Checking other "Belle de Jour" articles, I found one which argued skepticism based on a "Gender Genie", an algorithm for allegedly determining male or female authorship. Comments pointed out the statistics are unimpressive.
So I tried testing the infamous book review, the (female author) passage of text which supposedly formed the basis of the recent identity hunt.
In the results below, there's a caveat "(NOTE: The genie works best on texts of more than 500 words.)". All book reviews were given as "nonfiction" category writing.
Words: 256
Female Score: 74
Male Score: 346
The Gender Genie thinks the author of this passage is: male!
Amusing, when I clicked on feedback submission ( "Am I right? The author of this passage is actually ..."), the results were:
That is one butch chick.
According to Koppel and Argamon, the algorithm should predict the gender of the author approximately 80% of the time.
Accuracy Results
Am I right?
yes 129165 (63.72%)
no 73542 (36.28%)
Note coin-flipping will be right 50% of the time. So 80% is interesting, but not all that amazing. And 63%, for this implementation, seems only a slight improvement on the coin-flipping algorithm.
Testing a second review:
Words: 143
Female Score: 172
Male Score: 192
The Gender Genie thinks the author of this passage is: male!
Testing a third review:
Words: 261
Female Score: 337
Male Score: 280
The Gender Genie thinks the author of this passage is: female!

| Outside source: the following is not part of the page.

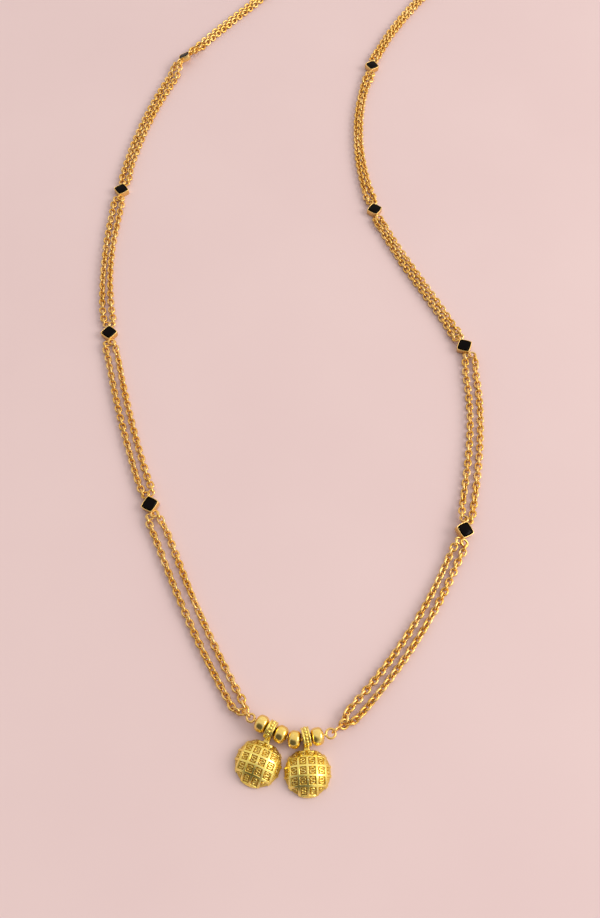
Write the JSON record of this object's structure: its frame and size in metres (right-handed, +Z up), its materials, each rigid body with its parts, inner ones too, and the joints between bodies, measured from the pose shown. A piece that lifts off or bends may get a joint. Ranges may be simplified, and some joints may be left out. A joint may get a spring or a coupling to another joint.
{
  "type": "mangalsutra",
  "caption": "Long gold chain necklace with square black-stone stations and domed grid-pattern cup pendants on a beaded wire, laid flat.",
  "frame": {"origin": "the middle of the loop as laid, on the surface that it lies on", "axes": "+Z up from the surface, +Y from the pendants to the clasp, +X to the right in the picture"},
  "size_m": [0.1274, 0.3426, 0.0046],
  "materials": {
    "gold": "polished yellow gold plating, fine wear",
    "lemon_gold": "polished lemon-yellow gold plating over cast relief",
    "black_stone": "polished opaque black, flat table and bevelled crown"
  },
  "bodies": {
    "root": {"pendant_wire": "gold", "joint_link_left": "gold", "joint_link_right": "gold", "gather_ring_right": "gold", "end_ring_left": "gold", "end_ring_right": "gold", "clasp": "gold", "bezel_left_1": "gold", "bezel_left_2": "gold", "bezel_left_3": "gold", "bezel_left_4": "gold", "bezel_left_5": "gold", "bezel_right_1": "gold", "bezel_right_2": "gold", "bezel_right_3": "gold", "bezel_right_4": "gold", "bezel_right_5": "gold", "strand_left_1a": "gold", "strand_left_1b": "gold", "strand_left_2a": "gold", "strand_left_2b": "gold", "strand_left_3a": "gold", "strand_left_3b": "gold", "strand_left_4a": "gold", "strand_left_4b": "gold", "strand_left_5a": "gold", "strand_left_5b": "gold", "strand_left_6a": "gold", "strand_left_6b": "gold", "strand_right_1a": "gold", "strand_right_1b": "gold", "strand_right_2a": "gold", "strand_right_2b": "gold", "strand_right_3a": "gold", "strand_right_3b": "gold", "strand_right_4a": "gold", "strand_right_4b": "gold", "strand_right_5a": "gold", "strand_right_5b": "gold", "strand_right_6a": "gold", "strand_right_6b": "gold", "vati_left": "lemon_gold", "vati_right": "lemon_gold", "bead_1": "lemon_gold", "bead_2": "lemon_gold", "bead_3": "lemon_gold", "bead_4": "lemon_gold", "stone_left_1": "black_stone", "stone_left_2": "black_stone", "stone_left_3": "black_stone", "stone_left_4": "black_stone", "stone_left_5": "black_stone", "stone_right_1": "black_stone", "stone_right_2": "black_stone", "stone_right_3": "black_stone", "stone_right_4": "black_stone", "stone_right_5": "black_stone"}
  },
  "joints": []
}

One out of three is bad (though granted, these are small-word samples)
So, now testing the "Belle de Jour" first month archive:
Considered as category "fiction" or "nonfiction":
Words: 1785
Female Score: 2138
Male Score: 1936
The Gender Genie thinks the author of this passage is: female!
Considered as category "blog entry" (apparently different keywords)
Words: 1785
Female Score: 2326
Male Score: 3384
The Gender Genie thinks the author of this passage is: male!
I can't see these results as worth much at all.
By Seth Finkelstein | posted in journo | on March 23, 2004 11:30 PM (Infothought permalink)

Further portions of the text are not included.